07.01.2021 Interessa-me particularmente esse telhado (e as sapatilhas)
Caro Alberto
Campo Baeza, a Ofhouses publicou recentemente uma reportagem fotográfica da sua
Casa Garcia Marcos (1991) em Madrid, onde, numa surpreendente imagem
aérea podemos ver um pequeno telhado. Vicissitudes dos tempos, modernamente,
fiz um print-screen e partilhei naquilo a que hoje chamo: o grupo, para o caso, um conjunto de arquitectos (e seus derivados) unidos por uma
sala de chat numa rede social, que aconchega existências tão próximas como
distantes, cuja crise de dois mil e oito fez originar e esta nova crise faz
perpetuar.
II
Outrora, Caro
Alberto, uma mesa de café resolvia a questão (ou ainda uma sala de jantar mais
abonada). Mas hoje, em tempos de tecno-feudalismo pandémico, resignamo-nos aos
possíveis para o nosso debate ideológico. Na legenda que acompanhou a colagem,
assumi a minha surpresa-caricatural: “O Baeza tem telhado!!! O horror!!”.
A provocação ficava por aqui. Em diante, seguiu-se uma virtuosa e responsável
discussão n´o grupo sobre o porquê do seu pequeno telhado.
III
Mas confesso: mais
do que a erudição e a erotização das várias respostas-causa apresentadas pelos
meus colegas d´o grupo, interessou-me particularmente as suas primeiras
impressões, onde uma rápida reacção desvenda outras singularidades mais
imediatas. RR, começa por acusá-lo de ser um “estudante talentoso a copiar o
Siza” em jeito de auto-crítica enraivecida por ver a sua obra em
nome-próprio continuamente adiada. JP,
que procura dar os seus primeiros passos numa arquitectura assinada,
alertou-nos que talvez fosse “uma daquelas leis de protecção de zona
histórica “, o que nos mostra precisamente a luta interior deste jovem arquitecto
com toda a nova burocracia que o acompanha neste seu processo inicial. Em
seguida, MIC, habituada a gerir equipas em grandes-projectos, deixou que o seu
ofício-acessório de preocupar-se levasse a melhor, “a cobertura plana
começou a meter água e o dono substituiu por telhado”. AC, por sua vez, talvez
habituada aos clientes mais maçadores, deixou escapar um “o dono-de-obra
queria telhado, e ele fez-lhe a vontade”. AC foi ainda a primeira a
elogiá-lo, meu Caro Alberto, “até está bem integrado, nada contra”,
rematou. Mas somos todos estudiosos da sua obra, Senhor Arquitecto, não
esmoreça.
IV
Da minha parte,
fã que sou do seu texto “Quiere usted hacer una casa buena, bonita y
barata?: Llame a un arquitecto”, que sempre uso na tentativa de evangelizar
os clientes mais inseguros (mas sem sucesso), não poupei na ficção: “acho
que essas primeiras casas do Baeza eram muito baratas, logo, para usar a pedra
nos pátios, poupou onde não se via (mas agora há drones)”.
V
Caro Alberto, no
momento em que lhe escrevo, a discussão continua tão acesa quanto inconclusiva.

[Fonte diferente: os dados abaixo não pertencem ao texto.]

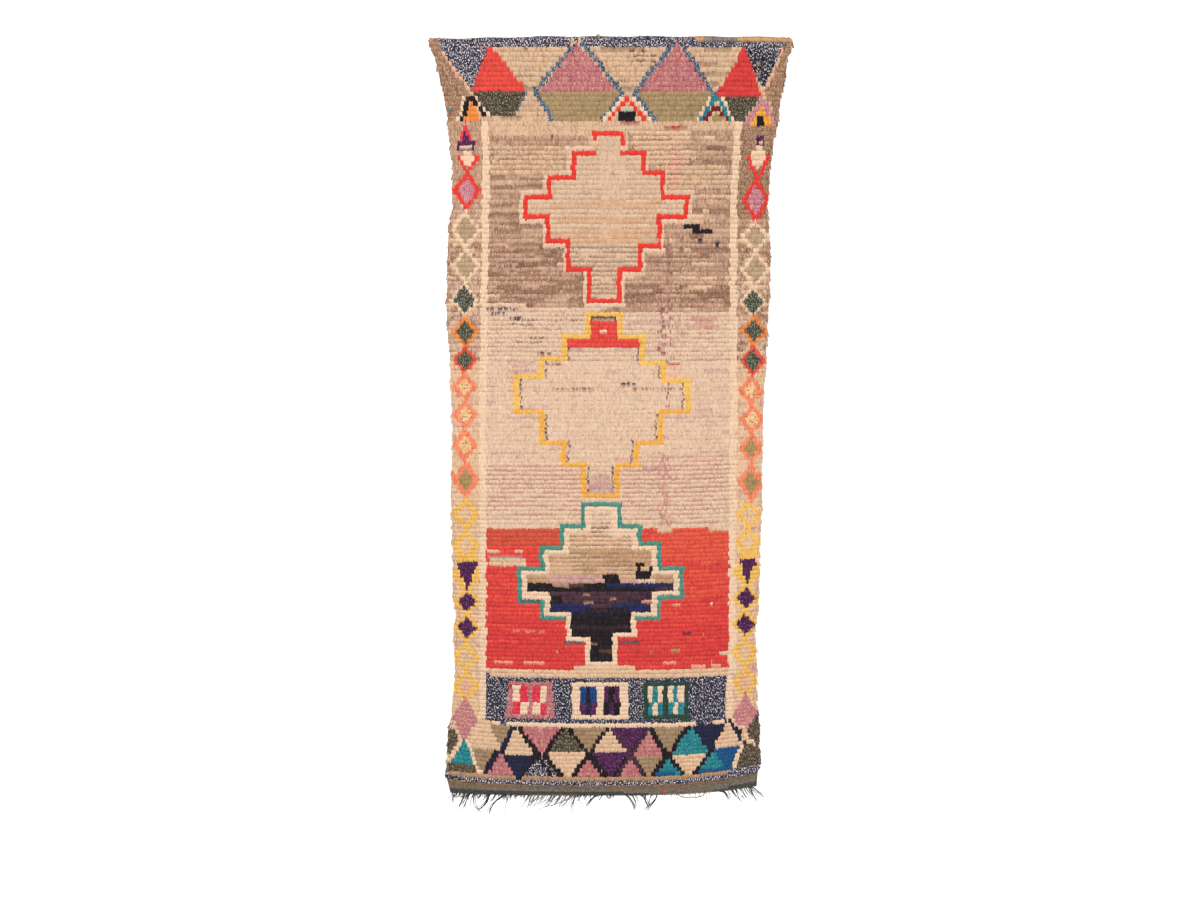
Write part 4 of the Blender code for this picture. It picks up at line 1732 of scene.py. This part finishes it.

HR foi ao google-maps e descobriu que hoje, a sua Casa Garcia Marcos
já não tem telhado, semeando nova discórdia. Recuperou ainda ideia da
legislação e lançou-lhe a acusação de o meu caro amigo estar a “gozar”
com a mesma - no bom sentido, claro, que nós arquitectos tão bem compreendemos
(mas nem todos) e apontou a nossa “vaidade profissional” como motivação
primeira. FO levou a discussão para uma cobertura inclinada de Paulo Mendes da
Rocha em Lisboa e claro, Souto Moura no Campus de Aveiro não podia passar sem
ser referenciado - coisas de se estudar arquitectura na Escola do Porto no
início do século!
VI
Por tudo isto, Caro
Alberto, precisamos de saber: porquê esse telhado na Casa Garcia Marcos? Ou
então não Senhor Arquitecto, não diga, porque como nós bem sabemos, o que
interessa mesmo é o entusiasmo com que a partir de meia dúzia de telhas se
mantém viva e bélica a discussão sobre a poética do espaço e os seus sucedâneos.
Este grupo de jovens arquitectos (sim, porque perto dos quarenta, nos
sentimos tão jovens como nos corredores da universidade) agradece, quer a
resposta, quer a ausência dela, ambas tão fundamentais para o desenrolar da
nossa amizade.
VII
A mim, confesso-lhe
ainda, Senhor Arquitecto, interessa-me particularmente outra coisa. Gostaria
que o meu Caro Alberto me confirmasse um mito-urbano. É verdade que o Senhor mantém
(com as devidas reparações) calçadas as mesmas Camper há vinte anos?